3. Da der Beschwerdeführer über die Möglichkeit, Wiedereinsetzung in den vorigen
Stand zu erlangen, erst durch den vorliegenden Beschluss in der notwendigen Weise
informiert wird, beginnt die maßgebliche Wiedereinsetzungsfrist erst mit der
Zustellung dieses Beschlusses zu laufen (BVerfGK 8, 303 <306>, m.w.N.).
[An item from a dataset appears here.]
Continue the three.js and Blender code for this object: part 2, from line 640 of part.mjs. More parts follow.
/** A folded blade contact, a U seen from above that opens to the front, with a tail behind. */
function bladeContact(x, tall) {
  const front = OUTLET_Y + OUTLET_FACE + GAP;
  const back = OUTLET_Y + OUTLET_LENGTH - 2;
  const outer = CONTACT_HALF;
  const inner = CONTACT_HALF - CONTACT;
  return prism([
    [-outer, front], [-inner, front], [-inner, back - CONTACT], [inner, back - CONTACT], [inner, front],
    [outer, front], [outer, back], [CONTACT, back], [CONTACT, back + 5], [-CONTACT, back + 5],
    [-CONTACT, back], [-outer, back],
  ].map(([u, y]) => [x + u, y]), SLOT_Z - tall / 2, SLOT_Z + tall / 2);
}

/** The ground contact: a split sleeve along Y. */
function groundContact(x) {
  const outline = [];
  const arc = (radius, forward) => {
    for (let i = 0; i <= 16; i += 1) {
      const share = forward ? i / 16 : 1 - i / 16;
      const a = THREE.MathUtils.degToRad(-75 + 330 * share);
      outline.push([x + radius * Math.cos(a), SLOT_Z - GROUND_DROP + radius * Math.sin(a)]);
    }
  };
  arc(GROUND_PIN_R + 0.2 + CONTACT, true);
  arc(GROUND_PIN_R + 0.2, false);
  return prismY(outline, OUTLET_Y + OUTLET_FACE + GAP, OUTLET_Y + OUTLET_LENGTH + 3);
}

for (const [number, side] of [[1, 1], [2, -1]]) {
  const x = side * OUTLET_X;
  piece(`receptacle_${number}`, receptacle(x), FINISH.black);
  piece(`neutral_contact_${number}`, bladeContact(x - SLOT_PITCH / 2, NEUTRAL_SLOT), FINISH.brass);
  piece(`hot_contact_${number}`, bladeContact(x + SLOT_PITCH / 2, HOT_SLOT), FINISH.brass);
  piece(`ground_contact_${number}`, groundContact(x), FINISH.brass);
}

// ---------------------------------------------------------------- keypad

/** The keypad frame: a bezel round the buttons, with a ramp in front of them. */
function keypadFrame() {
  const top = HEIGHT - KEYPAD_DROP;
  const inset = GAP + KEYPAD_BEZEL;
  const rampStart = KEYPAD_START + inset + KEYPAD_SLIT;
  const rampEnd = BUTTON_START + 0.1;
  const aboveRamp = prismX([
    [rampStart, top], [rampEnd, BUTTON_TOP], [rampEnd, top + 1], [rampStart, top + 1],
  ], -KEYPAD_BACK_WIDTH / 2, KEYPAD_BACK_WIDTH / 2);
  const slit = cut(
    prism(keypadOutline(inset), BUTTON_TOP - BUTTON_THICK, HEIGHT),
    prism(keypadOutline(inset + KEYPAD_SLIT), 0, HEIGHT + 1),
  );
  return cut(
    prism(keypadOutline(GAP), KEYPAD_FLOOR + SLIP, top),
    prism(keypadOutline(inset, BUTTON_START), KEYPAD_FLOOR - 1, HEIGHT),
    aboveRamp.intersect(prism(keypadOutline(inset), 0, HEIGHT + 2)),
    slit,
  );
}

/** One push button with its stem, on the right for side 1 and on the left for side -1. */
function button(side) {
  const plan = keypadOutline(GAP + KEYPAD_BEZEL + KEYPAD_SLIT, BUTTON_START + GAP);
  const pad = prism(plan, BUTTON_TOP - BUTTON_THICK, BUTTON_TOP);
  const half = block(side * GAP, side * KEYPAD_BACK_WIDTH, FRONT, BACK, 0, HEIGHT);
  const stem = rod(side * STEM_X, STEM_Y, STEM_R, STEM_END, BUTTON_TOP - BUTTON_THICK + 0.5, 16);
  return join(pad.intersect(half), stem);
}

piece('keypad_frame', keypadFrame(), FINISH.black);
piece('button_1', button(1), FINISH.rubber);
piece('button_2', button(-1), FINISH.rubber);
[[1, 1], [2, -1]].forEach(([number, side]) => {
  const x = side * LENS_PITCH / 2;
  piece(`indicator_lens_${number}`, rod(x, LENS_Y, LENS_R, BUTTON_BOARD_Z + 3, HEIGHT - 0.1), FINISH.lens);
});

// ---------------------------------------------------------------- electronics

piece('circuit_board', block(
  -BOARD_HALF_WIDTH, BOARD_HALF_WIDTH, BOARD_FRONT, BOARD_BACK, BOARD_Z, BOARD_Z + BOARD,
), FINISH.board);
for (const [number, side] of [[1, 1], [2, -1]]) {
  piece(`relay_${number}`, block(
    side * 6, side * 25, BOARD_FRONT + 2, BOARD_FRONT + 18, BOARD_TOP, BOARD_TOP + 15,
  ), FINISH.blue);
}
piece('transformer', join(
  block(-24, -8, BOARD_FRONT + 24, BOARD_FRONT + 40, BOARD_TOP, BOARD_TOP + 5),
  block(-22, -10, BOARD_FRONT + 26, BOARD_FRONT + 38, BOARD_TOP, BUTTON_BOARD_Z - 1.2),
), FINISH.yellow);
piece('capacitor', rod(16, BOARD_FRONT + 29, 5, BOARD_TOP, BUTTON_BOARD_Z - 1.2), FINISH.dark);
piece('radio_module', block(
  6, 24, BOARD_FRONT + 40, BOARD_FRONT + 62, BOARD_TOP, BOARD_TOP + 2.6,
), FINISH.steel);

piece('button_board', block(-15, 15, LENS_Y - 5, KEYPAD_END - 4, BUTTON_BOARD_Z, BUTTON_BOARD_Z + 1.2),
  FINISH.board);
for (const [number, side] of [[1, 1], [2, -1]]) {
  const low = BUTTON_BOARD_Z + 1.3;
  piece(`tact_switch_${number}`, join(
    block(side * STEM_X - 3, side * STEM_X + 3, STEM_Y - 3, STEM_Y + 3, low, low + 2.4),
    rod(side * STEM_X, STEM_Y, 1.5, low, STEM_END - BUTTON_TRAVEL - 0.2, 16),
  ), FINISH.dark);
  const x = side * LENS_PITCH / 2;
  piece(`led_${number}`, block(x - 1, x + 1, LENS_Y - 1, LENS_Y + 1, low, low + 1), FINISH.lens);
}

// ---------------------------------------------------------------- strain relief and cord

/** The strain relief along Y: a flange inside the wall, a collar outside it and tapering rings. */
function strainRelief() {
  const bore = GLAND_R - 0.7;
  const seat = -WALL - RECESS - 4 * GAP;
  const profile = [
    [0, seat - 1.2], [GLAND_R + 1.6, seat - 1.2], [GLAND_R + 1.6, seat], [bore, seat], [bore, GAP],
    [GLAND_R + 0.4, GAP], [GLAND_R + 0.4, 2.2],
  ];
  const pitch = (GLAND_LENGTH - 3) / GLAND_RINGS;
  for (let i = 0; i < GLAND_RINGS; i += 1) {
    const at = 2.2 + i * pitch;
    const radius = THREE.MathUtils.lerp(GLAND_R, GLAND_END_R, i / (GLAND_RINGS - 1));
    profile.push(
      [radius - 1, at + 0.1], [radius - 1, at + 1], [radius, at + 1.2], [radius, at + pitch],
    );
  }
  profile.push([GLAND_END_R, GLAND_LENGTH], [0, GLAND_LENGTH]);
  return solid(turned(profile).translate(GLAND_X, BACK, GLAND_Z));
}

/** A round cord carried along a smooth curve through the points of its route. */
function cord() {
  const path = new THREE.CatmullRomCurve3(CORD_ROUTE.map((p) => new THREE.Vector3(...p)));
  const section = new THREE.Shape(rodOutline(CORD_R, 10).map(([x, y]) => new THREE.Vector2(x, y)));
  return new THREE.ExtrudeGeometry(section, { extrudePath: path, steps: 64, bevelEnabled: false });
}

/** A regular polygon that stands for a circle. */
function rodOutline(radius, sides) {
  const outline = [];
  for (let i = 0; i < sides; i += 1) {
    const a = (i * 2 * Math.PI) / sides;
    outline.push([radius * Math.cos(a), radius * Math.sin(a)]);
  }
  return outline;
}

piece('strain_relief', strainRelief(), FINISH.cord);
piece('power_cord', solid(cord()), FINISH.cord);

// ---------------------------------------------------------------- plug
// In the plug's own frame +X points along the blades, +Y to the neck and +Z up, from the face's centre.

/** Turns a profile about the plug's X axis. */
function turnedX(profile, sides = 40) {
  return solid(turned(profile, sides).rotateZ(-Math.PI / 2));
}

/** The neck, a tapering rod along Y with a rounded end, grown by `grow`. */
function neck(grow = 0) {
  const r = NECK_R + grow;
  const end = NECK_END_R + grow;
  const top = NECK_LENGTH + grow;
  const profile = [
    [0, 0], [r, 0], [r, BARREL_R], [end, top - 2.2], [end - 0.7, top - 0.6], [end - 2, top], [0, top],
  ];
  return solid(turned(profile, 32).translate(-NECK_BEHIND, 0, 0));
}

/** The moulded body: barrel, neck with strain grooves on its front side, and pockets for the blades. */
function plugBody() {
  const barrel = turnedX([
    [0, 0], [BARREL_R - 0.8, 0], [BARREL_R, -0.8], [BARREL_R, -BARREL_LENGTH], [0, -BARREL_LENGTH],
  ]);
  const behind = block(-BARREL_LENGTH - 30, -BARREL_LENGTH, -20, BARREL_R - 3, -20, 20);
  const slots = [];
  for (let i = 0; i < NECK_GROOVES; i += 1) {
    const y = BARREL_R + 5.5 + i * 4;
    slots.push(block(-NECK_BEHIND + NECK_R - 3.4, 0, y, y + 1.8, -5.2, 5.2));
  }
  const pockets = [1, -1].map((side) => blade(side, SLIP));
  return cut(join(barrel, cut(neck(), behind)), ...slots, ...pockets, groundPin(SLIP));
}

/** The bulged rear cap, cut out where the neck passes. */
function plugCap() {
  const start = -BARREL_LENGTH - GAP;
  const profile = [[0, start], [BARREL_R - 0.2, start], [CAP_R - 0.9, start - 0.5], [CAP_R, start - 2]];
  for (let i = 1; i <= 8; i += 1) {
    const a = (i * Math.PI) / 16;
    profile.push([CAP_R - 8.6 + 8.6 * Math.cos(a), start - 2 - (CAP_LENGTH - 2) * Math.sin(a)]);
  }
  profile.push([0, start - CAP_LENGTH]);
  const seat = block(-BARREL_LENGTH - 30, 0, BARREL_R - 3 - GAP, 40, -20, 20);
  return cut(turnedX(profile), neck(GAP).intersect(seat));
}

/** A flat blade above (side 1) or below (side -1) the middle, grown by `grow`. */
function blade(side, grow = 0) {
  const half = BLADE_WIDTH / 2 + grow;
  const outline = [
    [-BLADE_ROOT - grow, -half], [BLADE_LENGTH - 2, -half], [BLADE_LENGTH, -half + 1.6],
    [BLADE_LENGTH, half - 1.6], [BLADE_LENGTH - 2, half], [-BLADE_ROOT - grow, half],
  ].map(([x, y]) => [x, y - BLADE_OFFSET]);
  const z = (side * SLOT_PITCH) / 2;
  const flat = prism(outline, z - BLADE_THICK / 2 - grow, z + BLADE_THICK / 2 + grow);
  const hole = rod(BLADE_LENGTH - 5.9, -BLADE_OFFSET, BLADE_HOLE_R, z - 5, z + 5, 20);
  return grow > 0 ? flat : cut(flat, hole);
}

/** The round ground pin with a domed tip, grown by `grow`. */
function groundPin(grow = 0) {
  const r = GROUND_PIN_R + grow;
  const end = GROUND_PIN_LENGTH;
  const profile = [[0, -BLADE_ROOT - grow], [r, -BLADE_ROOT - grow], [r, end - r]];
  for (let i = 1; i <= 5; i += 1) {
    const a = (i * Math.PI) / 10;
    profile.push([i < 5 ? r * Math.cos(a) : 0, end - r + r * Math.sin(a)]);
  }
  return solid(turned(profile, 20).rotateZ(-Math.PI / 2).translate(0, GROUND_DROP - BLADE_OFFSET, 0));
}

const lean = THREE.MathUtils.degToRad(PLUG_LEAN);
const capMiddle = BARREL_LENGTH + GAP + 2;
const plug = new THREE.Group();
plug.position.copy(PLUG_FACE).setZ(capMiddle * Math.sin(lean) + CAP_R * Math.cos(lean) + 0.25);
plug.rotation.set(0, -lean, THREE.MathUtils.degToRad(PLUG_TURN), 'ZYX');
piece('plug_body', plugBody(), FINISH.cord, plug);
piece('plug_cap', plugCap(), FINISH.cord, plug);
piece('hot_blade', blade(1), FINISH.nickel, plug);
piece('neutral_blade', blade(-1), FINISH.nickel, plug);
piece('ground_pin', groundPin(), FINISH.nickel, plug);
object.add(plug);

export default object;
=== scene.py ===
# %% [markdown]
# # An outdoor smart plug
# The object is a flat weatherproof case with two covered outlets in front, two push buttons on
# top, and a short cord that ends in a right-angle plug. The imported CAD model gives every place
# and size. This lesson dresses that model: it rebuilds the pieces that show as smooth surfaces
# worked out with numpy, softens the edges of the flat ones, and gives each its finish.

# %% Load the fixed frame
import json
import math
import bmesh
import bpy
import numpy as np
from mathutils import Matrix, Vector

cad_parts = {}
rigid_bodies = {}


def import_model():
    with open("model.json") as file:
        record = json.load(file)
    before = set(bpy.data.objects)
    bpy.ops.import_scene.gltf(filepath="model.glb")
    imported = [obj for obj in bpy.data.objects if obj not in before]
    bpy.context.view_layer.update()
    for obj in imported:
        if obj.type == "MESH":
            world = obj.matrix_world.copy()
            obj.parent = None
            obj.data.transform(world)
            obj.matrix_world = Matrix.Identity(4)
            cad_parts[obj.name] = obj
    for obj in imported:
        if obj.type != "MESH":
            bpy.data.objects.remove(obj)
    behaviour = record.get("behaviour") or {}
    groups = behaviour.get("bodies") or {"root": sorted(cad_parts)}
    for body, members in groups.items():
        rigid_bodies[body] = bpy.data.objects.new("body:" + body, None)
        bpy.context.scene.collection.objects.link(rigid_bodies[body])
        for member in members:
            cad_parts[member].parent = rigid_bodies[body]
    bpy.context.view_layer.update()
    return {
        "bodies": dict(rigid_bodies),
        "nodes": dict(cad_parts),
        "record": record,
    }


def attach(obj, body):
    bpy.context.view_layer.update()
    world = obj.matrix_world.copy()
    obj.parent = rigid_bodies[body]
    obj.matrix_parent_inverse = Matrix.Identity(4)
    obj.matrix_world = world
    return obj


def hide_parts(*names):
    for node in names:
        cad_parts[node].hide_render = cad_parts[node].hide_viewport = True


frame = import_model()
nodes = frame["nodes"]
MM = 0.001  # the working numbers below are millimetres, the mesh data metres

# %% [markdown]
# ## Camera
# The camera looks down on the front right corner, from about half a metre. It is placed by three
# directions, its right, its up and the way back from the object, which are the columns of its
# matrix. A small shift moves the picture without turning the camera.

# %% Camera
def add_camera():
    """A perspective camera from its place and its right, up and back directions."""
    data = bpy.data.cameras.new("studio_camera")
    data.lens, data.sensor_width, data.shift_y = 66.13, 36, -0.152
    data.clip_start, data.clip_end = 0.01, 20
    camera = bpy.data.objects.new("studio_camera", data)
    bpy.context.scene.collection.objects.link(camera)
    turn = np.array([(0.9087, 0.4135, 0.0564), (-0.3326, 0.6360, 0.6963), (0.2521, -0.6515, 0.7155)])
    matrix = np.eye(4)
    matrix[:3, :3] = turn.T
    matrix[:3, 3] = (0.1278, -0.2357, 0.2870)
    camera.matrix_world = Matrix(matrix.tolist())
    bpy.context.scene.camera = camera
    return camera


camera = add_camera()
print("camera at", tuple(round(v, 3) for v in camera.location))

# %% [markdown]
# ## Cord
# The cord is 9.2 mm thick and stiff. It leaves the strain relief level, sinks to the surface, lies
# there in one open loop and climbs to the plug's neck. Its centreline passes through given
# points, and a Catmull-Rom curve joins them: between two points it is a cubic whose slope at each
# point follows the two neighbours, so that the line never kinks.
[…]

Der Beschwerdeführer kann daher innerhalb einer Woche seit Zustellung dieses
Beschlusses durch eine von einem Rechtsanwalt unterzeichnete Schrift oder zur
Niederschrift der Geschäftsstelle des Landgerichts oder der Geschäftsstelle des
Amtsgerichts, in dessen Bezirk die Vollzugsanstalt liegt, in der er untergebracht ist
(§ 120 Abs. 1 StVollzG i.V.m. § 299 StPO), erneut Rechtsbeschwerde einlegen,
indem er gleichzeitig Wiedereinsetzung in den vorigen Stand beantragt (§ 118 Abs. 1
Satz 1 und Abs. 2, § 120 Abs. 1 StVollzG, § 45 Abs. 1 Satz 1 StPO). Hierzu ist ihm
rechtzeitig Gelegenheit zu geben. Nutzt der Beschwerdeführer diese Möglichkeit, so
wird die Amtsperson, die als Rechtspfleger tätig wird, auf die Wahrung der nach der
Rechtsprechung
des Oberlandesgerichts
bestehenden
Form-
und
Darlegungserfordernisse zu achten haben.
Von einer weiteren Begründung wird gemäß § 93d Abs. 1 Satz 3 BVerfGG
abgesehen.
Diese Entscheidung ist unanfechtbar.